Even when studies are conducted, they virtually never focus on LGBT youth of color. There’s been 9, with 0 focusing on transgender youth of color and their issues. There is no literature about LGBT youth in immigrant communities or rural areas. There are many questions to ask about how LGBT youth are affected in different areas. Are LGBT topics mentioned less frequently in rural areas etc?

They propose a series of potential topics for researching, including:
Youth with LGBT parents, teachers attitudes toward LGBT youth and topics, LGBT youth outside of school, the effectiveness of GSAs and other interventions and many others.

Chapter 9: Conclusions and Policy recommendations: Making it better for LGBT youth
At a federal level, the book recommends enforcement of anti-bullying and discrimination laws already in existence. They also encourage Congress to pass a non-discrimination law specific to LGBT youth, comprehensive sex education, hold accountable those who continue to discriminate in Congress, and call out homophobia.
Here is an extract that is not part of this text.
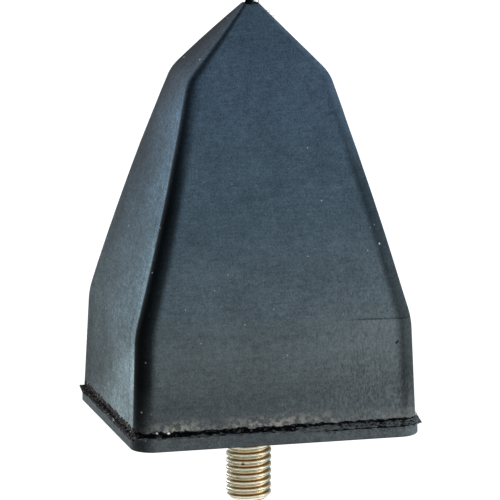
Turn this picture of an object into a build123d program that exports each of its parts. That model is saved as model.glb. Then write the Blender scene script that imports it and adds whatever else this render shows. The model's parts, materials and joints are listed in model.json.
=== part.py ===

Finally, qualified LGBT people should be added to boards and committees that guide the enforcement of these rules. States should essentially do the same stuff, and eliminate “no promo homo” laws that prevent teachers from having age appropriate discussions about LGBT issues with students.

At a school level they should do the following:
School districts should adopt regulations preventing discrimination against real or perceived gender identity and orientation, enforce safety and bullying laws, ensure that staff is culturally competent, allow LGBT teachers to safely come out and be role models for LGBT students, conduct surveys about bullying, support GSAs, include age appropriate books in the library about LGBT figures and allow students to search for LGBT issues online.

They acknowledge again that research on Transgender youth is especially weak, and it needs to be done. Schools and admin need training and to be supportive of students expressing their gender identity.

The final conclusion is that society has to continue to change and be more supportive. Families need to support LGBT children, and it would be nice to see schools, businesses and all of America start to do the same.